*SHORT TASK:* Output a single figure: the number of lines in which the word "before" appears.

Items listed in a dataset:
------------------------------------------------------------------------

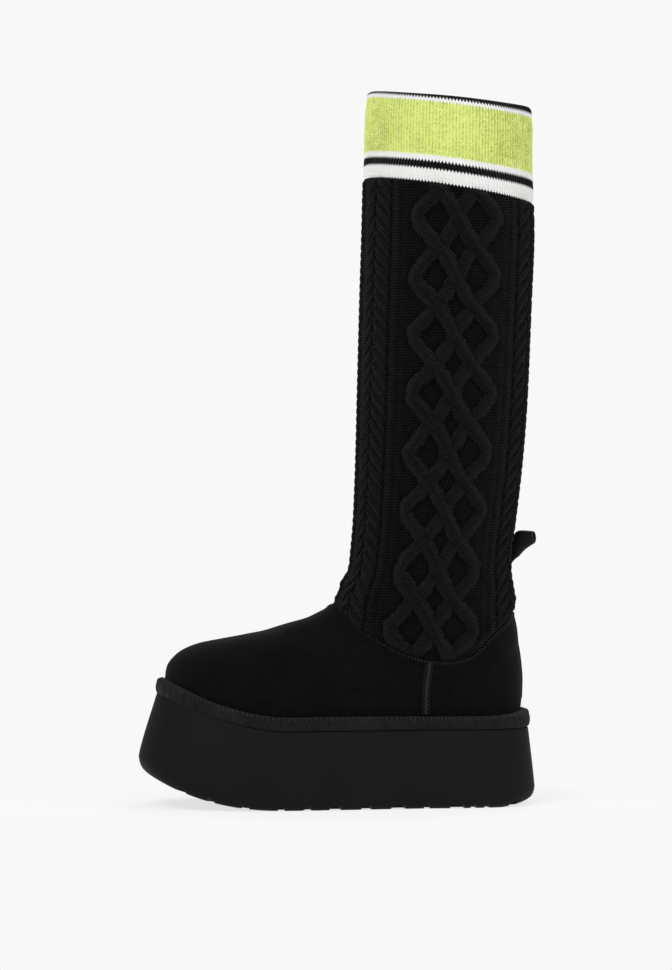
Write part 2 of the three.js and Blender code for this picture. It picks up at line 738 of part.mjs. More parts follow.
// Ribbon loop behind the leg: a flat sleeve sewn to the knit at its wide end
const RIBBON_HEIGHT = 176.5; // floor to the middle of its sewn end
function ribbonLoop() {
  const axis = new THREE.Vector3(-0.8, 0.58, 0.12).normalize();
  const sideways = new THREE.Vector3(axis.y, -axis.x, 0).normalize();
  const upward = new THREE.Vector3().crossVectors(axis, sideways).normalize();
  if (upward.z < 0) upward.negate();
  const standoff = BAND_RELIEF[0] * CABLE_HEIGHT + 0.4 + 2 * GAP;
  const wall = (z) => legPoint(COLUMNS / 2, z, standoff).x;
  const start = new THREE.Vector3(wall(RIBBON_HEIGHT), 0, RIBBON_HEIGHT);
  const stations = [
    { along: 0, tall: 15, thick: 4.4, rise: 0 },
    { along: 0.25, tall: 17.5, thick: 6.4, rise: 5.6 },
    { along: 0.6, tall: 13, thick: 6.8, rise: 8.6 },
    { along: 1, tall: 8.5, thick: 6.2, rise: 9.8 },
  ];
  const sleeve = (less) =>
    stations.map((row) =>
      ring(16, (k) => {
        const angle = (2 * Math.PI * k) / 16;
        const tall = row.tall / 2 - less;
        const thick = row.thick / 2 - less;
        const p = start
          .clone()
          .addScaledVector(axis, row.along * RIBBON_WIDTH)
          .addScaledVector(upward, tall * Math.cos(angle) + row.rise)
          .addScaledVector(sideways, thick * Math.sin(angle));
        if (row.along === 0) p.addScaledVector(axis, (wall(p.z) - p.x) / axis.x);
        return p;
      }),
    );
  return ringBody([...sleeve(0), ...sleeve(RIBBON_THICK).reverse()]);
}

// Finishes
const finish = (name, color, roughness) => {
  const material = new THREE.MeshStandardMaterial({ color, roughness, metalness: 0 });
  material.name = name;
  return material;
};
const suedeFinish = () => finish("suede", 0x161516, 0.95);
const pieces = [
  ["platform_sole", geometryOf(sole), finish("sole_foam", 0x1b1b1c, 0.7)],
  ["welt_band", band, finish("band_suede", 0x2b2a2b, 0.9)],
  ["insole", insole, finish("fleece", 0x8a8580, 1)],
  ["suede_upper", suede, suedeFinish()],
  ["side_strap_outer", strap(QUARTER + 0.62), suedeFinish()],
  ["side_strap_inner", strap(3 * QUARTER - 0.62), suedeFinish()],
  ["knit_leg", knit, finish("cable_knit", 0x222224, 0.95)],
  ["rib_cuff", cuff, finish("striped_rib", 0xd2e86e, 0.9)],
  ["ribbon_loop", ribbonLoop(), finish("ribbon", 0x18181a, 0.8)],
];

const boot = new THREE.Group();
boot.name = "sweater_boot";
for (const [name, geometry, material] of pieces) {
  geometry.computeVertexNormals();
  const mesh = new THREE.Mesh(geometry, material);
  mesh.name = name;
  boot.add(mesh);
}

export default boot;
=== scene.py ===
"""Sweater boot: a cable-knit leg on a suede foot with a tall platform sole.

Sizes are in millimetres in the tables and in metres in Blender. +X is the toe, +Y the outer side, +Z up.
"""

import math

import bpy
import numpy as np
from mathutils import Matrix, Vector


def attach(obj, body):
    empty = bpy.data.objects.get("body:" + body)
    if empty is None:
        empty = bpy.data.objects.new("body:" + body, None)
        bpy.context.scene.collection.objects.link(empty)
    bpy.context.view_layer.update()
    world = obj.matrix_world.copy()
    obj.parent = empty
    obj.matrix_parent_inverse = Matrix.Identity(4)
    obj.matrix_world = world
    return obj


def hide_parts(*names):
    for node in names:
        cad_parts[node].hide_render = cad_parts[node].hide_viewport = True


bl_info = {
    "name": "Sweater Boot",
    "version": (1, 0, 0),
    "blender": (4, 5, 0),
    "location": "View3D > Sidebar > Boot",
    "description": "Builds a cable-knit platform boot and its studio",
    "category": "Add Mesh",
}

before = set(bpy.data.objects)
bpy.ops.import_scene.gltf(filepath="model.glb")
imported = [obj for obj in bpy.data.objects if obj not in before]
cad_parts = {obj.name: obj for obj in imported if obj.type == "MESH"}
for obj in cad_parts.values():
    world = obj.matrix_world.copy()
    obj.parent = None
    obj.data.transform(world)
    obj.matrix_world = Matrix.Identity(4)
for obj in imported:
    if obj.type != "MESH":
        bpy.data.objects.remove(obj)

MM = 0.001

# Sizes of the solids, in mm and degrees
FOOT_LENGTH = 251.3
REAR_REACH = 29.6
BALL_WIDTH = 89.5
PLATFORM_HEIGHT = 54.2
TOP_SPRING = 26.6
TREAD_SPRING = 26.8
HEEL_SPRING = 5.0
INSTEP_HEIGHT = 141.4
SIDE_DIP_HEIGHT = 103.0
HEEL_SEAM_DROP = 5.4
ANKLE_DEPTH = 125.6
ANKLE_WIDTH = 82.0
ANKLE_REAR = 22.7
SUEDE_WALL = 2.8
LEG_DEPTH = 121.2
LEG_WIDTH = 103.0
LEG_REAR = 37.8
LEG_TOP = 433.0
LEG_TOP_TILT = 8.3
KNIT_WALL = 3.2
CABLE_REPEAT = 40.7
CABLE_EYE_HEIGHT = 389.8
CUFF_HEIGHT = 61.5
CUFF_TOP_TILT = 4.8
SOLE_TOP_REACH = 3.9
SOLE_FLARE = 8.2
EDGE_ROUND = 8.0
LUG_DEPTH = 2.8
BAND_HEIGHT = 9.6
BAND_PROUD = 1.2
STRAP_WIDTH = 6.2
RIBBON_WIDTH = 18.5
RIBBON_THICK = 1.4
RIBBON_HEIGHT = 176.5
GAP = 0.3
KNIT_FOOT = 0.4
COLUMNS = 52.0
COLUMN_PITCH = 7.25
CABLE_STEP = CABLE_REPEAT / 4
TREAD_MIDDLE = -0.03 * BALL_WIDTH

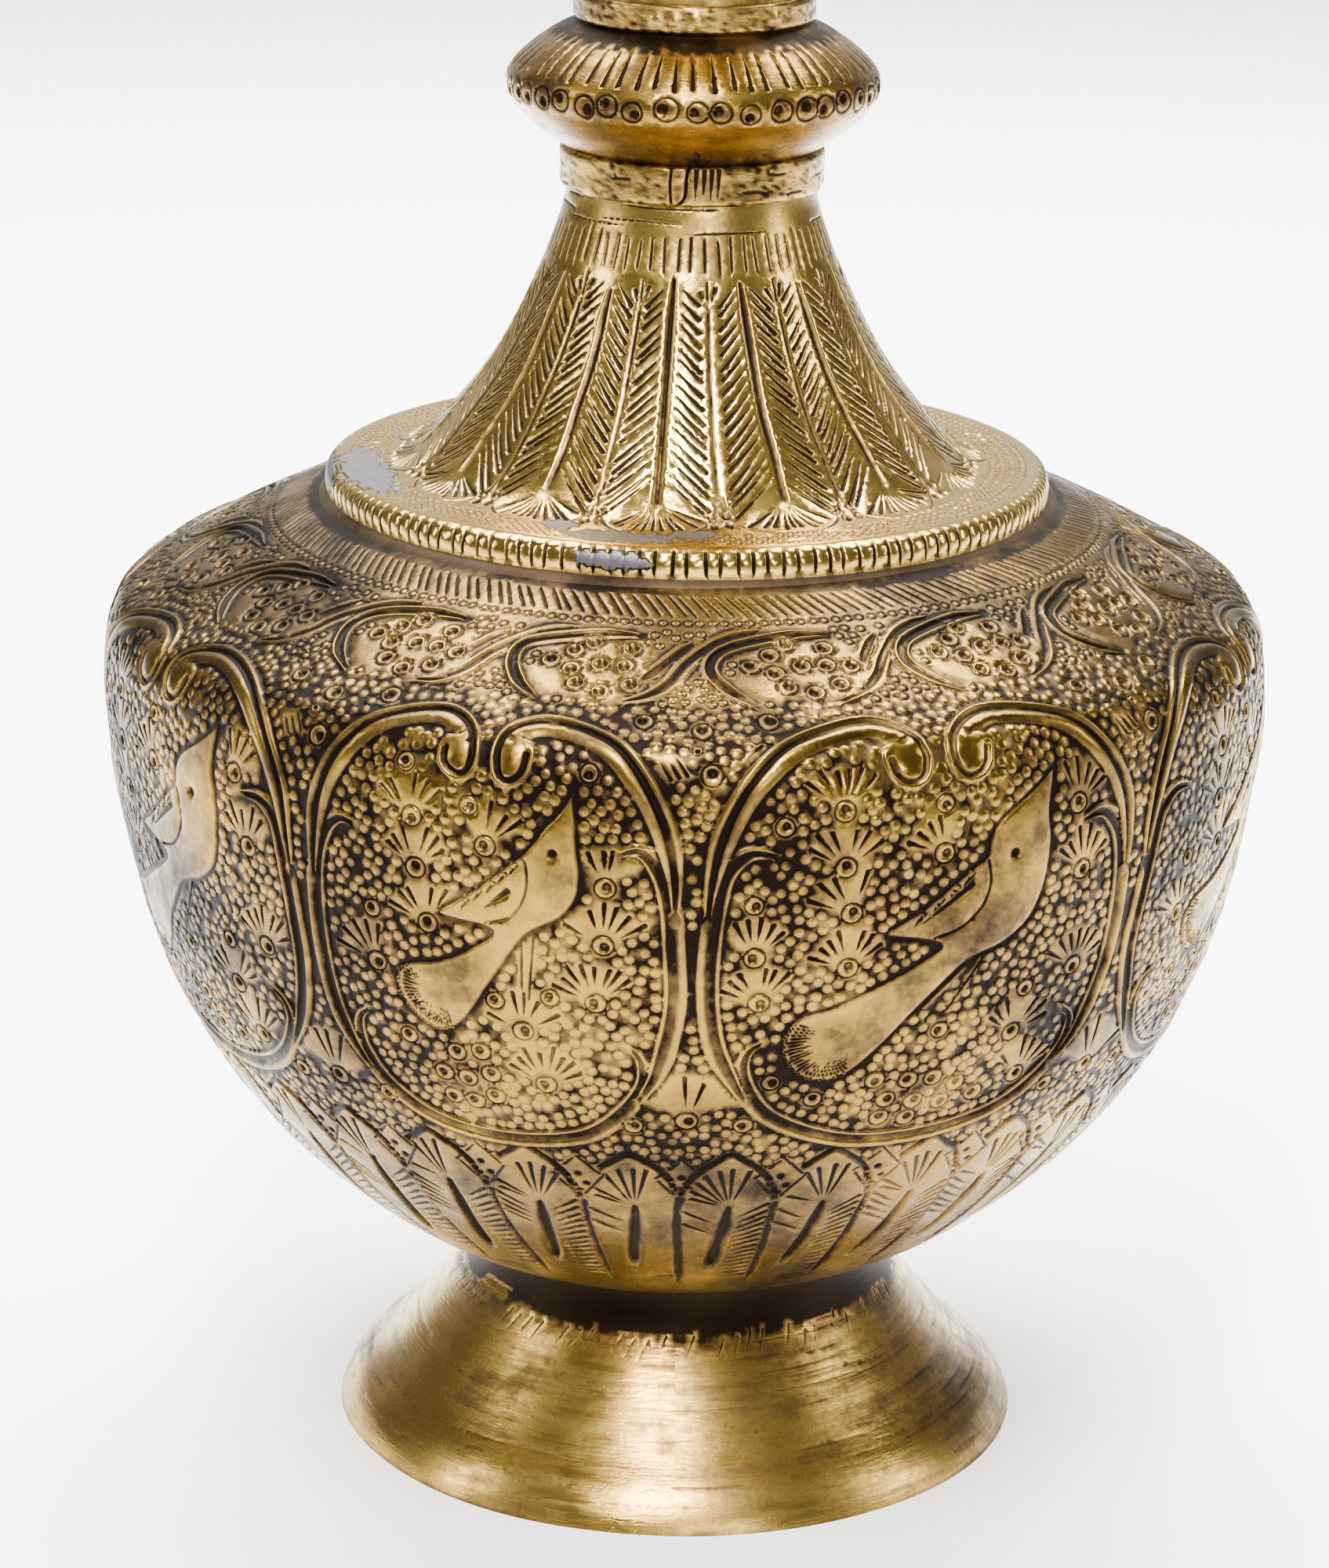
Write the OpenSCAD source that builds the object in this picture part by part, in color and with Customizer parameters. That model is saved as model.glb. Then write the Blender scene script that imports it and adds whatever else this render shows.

------------------------------------------------------------------------

*OUTPUT OF THE TASK:* 2